Clayton Perry: One of my favorite movies happens to be Daddy’s Little Girls, largely because it’s one of the few movies that has a positive black father figure. On the soundtrack, you make a contribution on a song entitled “Struggle No More.” As a father of three kids, what do you think has been your ultimate struggle?

Anthony Hamilton: Being a father on the road and with my career, in the beginning it was hard. Now I have a home back in Charlotte and I can afford to fly them out and what-not. It’s gotten better. But just being able to give them quality time and being able to just go out and be a family and not be bombarded with people wanting autographs – that’s the hard part about being a father.

Clayton Perry: Before you made it big in the industry, you were a barber. Is there a particular skill set or a certain business practice that you learned back then that helped you navigate the music industry?

Anthony Hamilton: Being kind to people, being honest, doing what you said you’re going to do, respecting people – that’s about it.

Clayton Perry: Oftentimes, with a lot of artists, you never get to hear what they do behind the scenes. I want a little bit of information about your TASTE Foundation. What’s the organization’s central mission and how you came up with the name?

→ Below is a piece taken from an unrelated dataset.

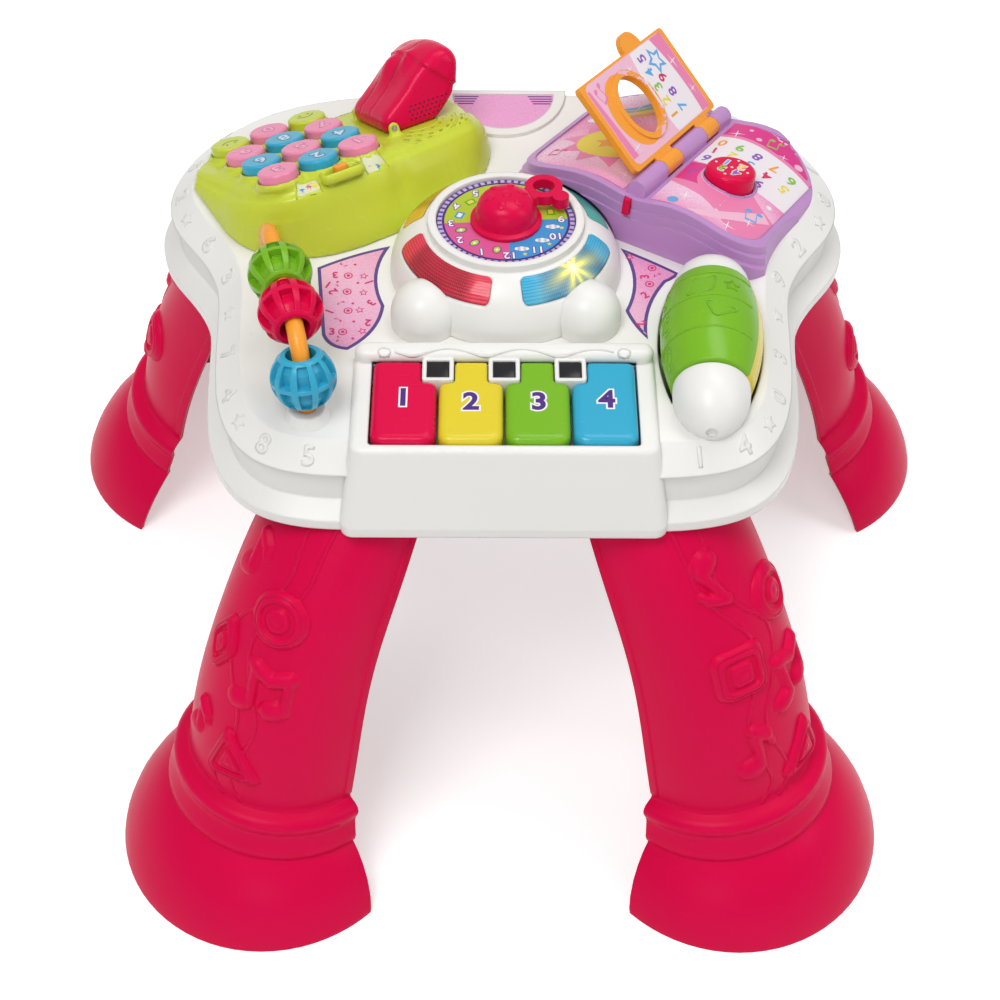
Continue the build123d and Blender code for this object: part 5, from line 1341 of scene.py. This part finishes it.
lay(handset_seams, handset_plane, "handset", 0, 60.0)
piece("handset_seams", handset_seams, seam_ink, "handset", None, 50.0)

key_inks = inks_of("digit", edge_pink=(0.62, 0.12, 0.30), pink=(0.86, 0.42, 0.56), edge_blue=(0.05, 0.16, 0.34),
                   blue=(0.55, 0.74, 0.86), mark_green=(0.28, 0.36, 0.02))
phone_order = ["1", "2", "3", "4", "5", "6", "7", "8", "9", "call", "0", "end"]
for index, words in enumerate(phone_order):
    column, row = 1 - index % 3, index // 3
    node = "phone_key_" + words
    print_on_key = bmesh.new()
    slot = slot_of[node]
    if words.isdigit():
        edged_digits(print_on_key, words, 12.5, (0.07, 1.0, -0.02), (0.12, 0.25, 0.03), turn_deg=180,
                     inks=(2, 3) if slot == "blue" else (0, 1))
    else:
        bow = 3.6 if words == "call" else -3.6
        path = [(-5, bow * 0.4), (-3, -bow * 0.3), (0, -bow * 0.55), (3, -bow * 0.3), (5, bow * 0.4)]
        put(print_on_key, line(path, 1.2, 0.2), ink=4)
        for x in (-2.6, 2.6):
            put(print_on_key, disc(0.9, 0.15, 0, 16, 1.0, -0.02), x, bow * 0.9, ink=4)
    plane = raised(keypad_plane, 0.0, column * keypad_pitch, (row - 1.5) * keypad_pitch)
    lay(print_on_key, plane, node, 4.0, 8.0)
    piece(node + "_print", print_on_key, key_inks, node, None, 40.0)

phone_trim = bmesh.new()
lime_slot_painted_shade = plastic("lime_slot_painted_shade_plastic", (0.36, 0.42, 0.02), 0.35)
speaker = (70, -20)
# Slots as darker lime strips: painted shade in the grooves. The bends below are raised lime ridges.
for radius, count in ((15.5, 5), (21.0, 7), (26.5, 9)):
    for k in range(count):
        path = [around(radius, -132 + 124.0 * k / count + degrees(0.03 * t), *speaker) for t in range(5)]
        put(phone_trim, line(path, 1.3, 0.16), ink=0)
for bend in (12.8, 18.3, 23.8, 29.0):
    path = [around(bend, angle, *speaker) for angle in range(-136, -6, 7)]
    put(phone_trim, line(path, 1.5, 0.5), ink=1)
phone_top = raised(keypad_plane, -phone_deck_drop)
lay(phone_trim, phone_top, "phone_base", 0, 20.0, 3.0)
piece("phone_speaker_slot_shade_and_ridges", phone_trim, [lime_slot_painted_shade, lime_plastic], "casing", None, 60.0)

strip = bmesh.new()
strip_inks = [ink("strip_pale", (0.66, 0.68, 0.46)), face_inks[4], face_inks[2], face_inks[6], lime_plastic]
for outline, marks in ((bowed([(-25, -57.5), (-9.0, -58.0), (-9.0, -50.5), (-20, -50.5)], [-0.5, 0, 0, 0.6], 6),
                        ((-19, 1), (-15.0, 2), (-11.2, 3))),
                       (bowed([(20, -57.5), (34, -56.0), (31, -49.5), (20, -49.5)], [-0.5, 0.4, 0, 0], 6),
                        ((23, 2), (27.5, 1), (31, 3)))):
    put(strip, slab(outline, 0.12, base=0.0), ink=0)
    for x, colour in marks:
        put(strip, star(5, 1.8, 0.85, 0.18, base=0.05), x, -53.8, 20 * x, ink=colour)
    put(strip, line(outline, 0.9, 0.4, True), ink=4)
lay(strip, phone_top, "phone_base", 2.5, 14.0, 7.0)
piece("phone_strip", strip, strip_inks, "casing", None, 50.0)
bezel = line(rounded([(-6.3, -59.3), (17.3, -59.3), (17.3, -49.7), (-6.3, -49.7)], 4.5), 3.0, 3.0, True)
piece("phone_slider_bezel", bezel, lime_plastic, "casing", raised(phone_top, -1.0), 50.0)

# ---- Book: pages, leaf, button ----
book_inks = inks_of("book", white=(0.84, 0.78, 0.82), magenta=(0.70, 0.03, 0.24), pink=(0.80, 0.22, 0.42),
                    rose=(0.84, 0.48, 0.62), orange=(0.84, 0.34, 0.03), yellow=(0.80, 0.66, 0.04),
                    green=(0.24, 0.52, 0.05), blue=(0.12, 0.38, 0.72), violet=(0.26, 0.09, 0.48),
                    crimson=(0.64, 0.02, 0.12))
digit_colours = [4, 5, 6, 7, 8, 9]
book_digit = (10.5, (0.17, 0.75, 0.1), (0.22, 0.24, 0.13))


def sparkles(target, turn_deg, *spots):
    """Thin white four-pointed stars, each with its place and size."""
    for x, y, size in spots:
        put(target, star(4, size, size * 0.12, 0.2, base=0.1), x, y, turn_deg, ink=0)


page_plane = level_plane(*book_spot, 352.0, radians(book_yaw))
right_page = rounded([(8.6, 1.7), (69.3, 1.7), (69.3, 113.8), (8.6, 113.8)], [0, 22, 22, 0])
left_page = rounded([(-8.6, 113.8), (-72.3, 113.8), (-72.3, 1.7), (-8.6, 1.7)], [0, 22, 22, 0])
right_print = bmesh.new()
zones = [(10, 0.06, right_page),
         (1, 0.09, bowed([(8, 93), (70, 88), (70, 115), (8, 115)], [-3.0, 0, 0, 0])),
         (2, 0.11, bowed([(8, 93), (70, 88), (70, 91), (8, 96.5)], [-3.0, 0, 3.0, 0])),
         (0, 0.13, bowed([(8, 57), (70, 52), (70, 88), (8, 93)], [2.5, 0, 3.0, 0])),
         (2, 0.09, bowed([(8, 28), (30, 20), (58, 1), (70, 6), (70, 36), (46, 52), (8, 54)],
                         [1, -2, 0, 0, -2, 2, 0])),
         (1, 0.11, bowed([(8, 32), (24, 30), (20, 54), (8, 55)], [0, -3, 0, 0])),
         (3, 0.12, bowed([(30, 2), (38, 2), (68, 34), (62, 38)], [0, 2, 0, -2]))]
for colour, height, zone in zones:
    put(right_print, slab(clipped(zone, right_page), height, base=0.0), ink=colour)
for row, words in enumerate(("09876", "12345", "6789")):
    for column, character in enumerate(words):
        x, y = 14.0 + 11.6 * column, 85.0 - 11.2 * row - 0.9 * column
        edged_digits(right_print, character, *book_digit, x, y, 180 + 9 * sin(2.3 * column + 1.7 * row),
                     (0, digit_colours[(2 * column + 5 * row) % 6]))
sparkles(right_print, 12, (16, 100, 5.5), (48, 97, 3.2), (60, 22, 4.0), (24, 14, 6.0), (53, 8, 5.0))
for x, y, radius, colour in ((58, 97, 2.6, 3), (30, 101, 1.8, 3), (22, 108, 1.4, 3), (20, 6, 3.2, 7),
                             (62, 46, 1.6, 0)):
    put(right_print, disc(radius, 0.2, 0, 20, 1.0, 0.1), x, y, ink=colour)
for x, y, size, colour, turn in ((40, 104, 8.5, 6, 190), (60, 30, 9.0, 7, 200), (15, 42, 6.0, 8, 170)):
    put(right_print, note(size, 0.2, size > 7), x, y, turn, ink=colour)
grid_cut(right_print, 3.0)
button_on_page = (button_place[0], button_place[1] * cos(radians(book_slope)) + 1.2)
round_hole(right_print, *button_on_page, 16.3)
lay(right_print, page_plane, ["page_right", "book_base"], 0, 50.0, 54.0)
page_finishes = book_inks + [page_print]
piece("page_right_print", right_print, page_finishes, "casing", None, 60.0)

button_ring = ring(15.7, 14.7, 1.3)
bmesh.ops.translate(button_ring, verts=button_ring.verts, vec=(*button_on_page, 0))
lay(button_ring, page_plane, ["page_right", "book_base"], 0, 50.0, 54.0)
piece("button_ring", button_ring, purple_plastic, "casing", None, 60.0)

left_print = bmesh.new()
put(left_print, slab(left_page, 0.06, base=0.0), ink=10)
for k, colour in enumerate((4, 5, 6, 7)):
    arc = [around(34 - 4 * k, angle, -60, 108) for angle in range(-88, -10, 6)]
    put(left_print, line(arc, 4.0, 0.1), ink=colour)
put(left_print, star(9, 30, 19, 0.12, base=0.0), -38, 40, 8, ink=2)
put(left_print, disc(18.5, 0.16, 0, 40, 1.0, 0.05), -38, 40, ink=5)
put(left_print, star(5, 8.5, 4.2, 0.21, base=0.1), -38, 40, 160, ink=4)
for x, y, radius in ((-62, 70, 5), (-56, 73, 6.5), (-49, 70, 5), (-24, 84, 4), (-18, 86, 5.5), (-13, 83, 4)):
    put(left_print, disc(radius, 0.15, 0, 24, 0.8, 0.0), x, y, ink=0)
sparkles(left_print, 12, (-20, 66, 5), (-60, 92, 4), (-14, 14, 5))
for x, y, size, colour in ((-20, 104, 9, 8), (-60, 20, 8, 9)):
    put(left_print, note(size, 0.2, True), x, y, 180, ink=colour)
lay(left_print, page_plane, ["page_left", "book_base"], 3.0, 50.0, 54.0)
piece("page_left_print", left_print, page_finishes, "casing", None, 60.0)

leaf_print = bmesh.new()
leaf_hole = [(40 + x, 36 + y) for x, y in oval(20.5, 22.5, 64)]
leaf_outline = rounded([(12, 9.5), (108, 9.5), (108, 62.5), (12, 62.5)], 6.0)
put(leaf_print, sheet(leaf_outline, [leaf_hole], 0.07), ink=3)
put(leaf_print, slab(bowed([(66, 10), (98, 10), (94, 62), (69, 62)], [0, 3, 0, 3]), 0.12, base=0.02), ink=0)
put(leaf_print, slab(bowed([(98, 10), (107.5, 10), (107.5, 62), (94, 62)], [0, 0, 0, -3]), 0.12, 0.5,
                     base=0.02), ink=2)
put(leaf_print, slab([(12.5, 14), (19, 14), (15, 59), (12.5, 59)], 0.12, 0.5, base=0.02), ink=2)
for words, x, y, lean, pitch, shift in (("12345", 72, 19, 1.2, 9.2, 0), ("789", 84, 20, 0.0, 10, 3)):
    for k, character in enumerate(words):
        edged_digits(leaf_print, character, *book_digit, x + lean * k, y + pitch * k, 90,
                     (0, digit_colours[(k + shift) % 6]))
put(leaf_print, star(5, 9.0, 4.6, 0.2, base=0.1), 88, 50, 15, ink=7)
put(leaf_print, star(5, 5.5, 2.8, 0.25, base=0.1), 88, 50, 15, ink=0)
sparkles(leaf_print, 10, (22, 18, 5), (60, 55, 4.5), (103, 24, 4), (102, 44, 5))
put(leaf_print, note(9, 0.2, True), 24, 54, 200, ink=2)
lay(leaf_print, leaf_plane, "book_leaf", 3.0, 14.0, 6.0)
piece("leaf_print", leaf_print, book_inks, "book_leaf", None, 60.0)

button_print = bmesh.new()
for x, y, words, colour in ((-4.6, 3.6, "1", 7), (4.6, 3.8, "2", 5), (-4.2, -4.2, "3", 6), (4.6, -4.0, "4", 8)):
    edged_digits(button_print, words, 8.5, (0.1, 0.8, 0.0), (0.15, 0.25, 0.05), x, y, 180, (0, colour))
for x, y in ((0, 9.4), (9.8, 0), (-9.8, 0), (0, -9.4), (0, 0)):
    put(button_print, disc(0.8, 0.1, 0, 16, 1.0, 0.0), x, y, ink=0)
lay(button_print, raised(book_plane, 10.0, *button_place), "book_button", 2.5, 20.0)
piece("book_button_print", button_print, book_inks, "book_button", None, 60.0)

# ---- Studio ----


def rays_of(tree, *kinds):
    """Values that are 1 for these kinds of ray."""
    rays = tree.nodes.new("ShaderNodeLightPath")
    return [Value(tree, rays.outputs["Is %s Ray" % kind]) for kind in kinds]


def make_world(level):
    """Even white surroundings at a plain level, white where they are seen."""
    world = bpy.data.worlds.new("studio")
    bpy.context.scene.world = world
    world.use_nodes = True
    tree = world.node_tree
    to_camera, through, mirrored = rays_of(tree, "Camera", "Transmission", "Glossy")
    seen = (to_camera + through).clamp().to("MAXIMUM", mirrored * 0.6)
    fill(tree, tree.nodes["Background"], Strength=seen.to("MAXIMUM", level), Color=(1, 1, 1))


def make_floor():
    """Plain pale floor that takes the shadow."""
    shape = bmesh.new()
    bmesh.ops.create_grid(shape, x_segments=1, y_segments=1, size=30.0)
    floor = new_object("floor", mesh_of(shape, "floor"))
    finish, tree, shader = new_finish("floor_white")
    fill(tree, shader, Base_Color=(0.9, 0.9, 0.9), Roughness=0.9, Specular_IOR_Level=0.1)
    to_camera, mirrored, through = rays_of(tree, "Camera", "Glossy", "Transmission")
    seen = ((to_camera + mirrored).clamp() + through).clamp()
    glow = node_at(tree, "ShaderNodeEmission", Strength=seen * 0.45)
    total = tree.nodes.new("ShaderNodeAddShader")
    for socket, value in ((total.inputs[0], shader.outputs[0]), (total.inputs[1], glow.outputs[0]),
                          (tree.nodes["Material Output"].inputs["Surface"], total.outputs[0])):
        feed(tree, socket, value)
    floor.data.materials.append(finish)


def area_lamp(name, place, target, size, power, size_y=None):
    """Rectangular lamp aimed at a point."""
    lamp = bpy.data.lights.new(name, "AREA")
    lamp.shape, lamp.size, lamp.size_y = "RECTANGLE", size, size_y or size
    lamp.energy = power
    holder = new_object(name, lamp)
    holder.location = place
    holder.rotation_euler = (Vector(target) - Vector(place)).to_track_quat("-Z", "Y").to_euler()


def make_camera():
    """Camera in front of the table, looking down on it."""
    azimuth, down, roll = 0.0099, 0.856, 0.0113
    forward = Vector((sin(azimuth) * cos(down), cos(azimuth) * cos(down), -sin(down)))
    right = Vector((cos(azimuth), -sin(azimuth), 0))
    up = right.cross(forward)
    side, top = right * cos(roll) + up * sin(roll), up * cos(roll) - right * sin(roll)
    camera = bpy.data.cameras.new("camera")
    camera.lens, camera.sensor_width, camera.clip_end = 71.64, 36.0, 100.0
    holder = new_object("camera", camera)
    holder.matrix_world = (Matrix.Translation((-0.00881, -0.81284, 1.05961))
                           @ Matrix((side, top, -forward)).transposed().to_4x4())
    bpy.context.scene.camera = holder


make_world(0.39)
make_floor()
area_lamp("key", (-0.45, -0.75, 2.0), (0, 0, 0.25), 0.8, 17.5)
area_lamp("top", (0.45, 0.5, 2.2), (0, 0, 0.3), 1.5, 11.5, 0.8)
area_lamp("fill", (1.6, -0.5, 1.3), (0, 0, 0.2), 0.5, 4.6, 1.2)
area_lamp("low_front", (-0.3, -2.0, 0.7), (0, -0.1, 0.15), 0.9, 2.6, 0.35)
make_camera()
bpy.context.scene.view_settings.view_transform = "Standard"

Anthony Hamilton: The source came from the source. God gives you ideas and you plant seeds. You just got to be in a place to hear it. TASTE means “Take a Step to Elevate” – basically, take people from where they are now to the next level. When it comes to eating, there’s a whole variety of options you have when it comes to food and dietary things. The urban communities should know about the alternatives to pork and beef. People don’t know about vegetarian sausages and turkey and chicken sausages that taste just as good. Or organic vegetables. My job is to learn as much as I can and put somebody up on that. We haven’t really had the chance to utilize that yet, but it’s coming.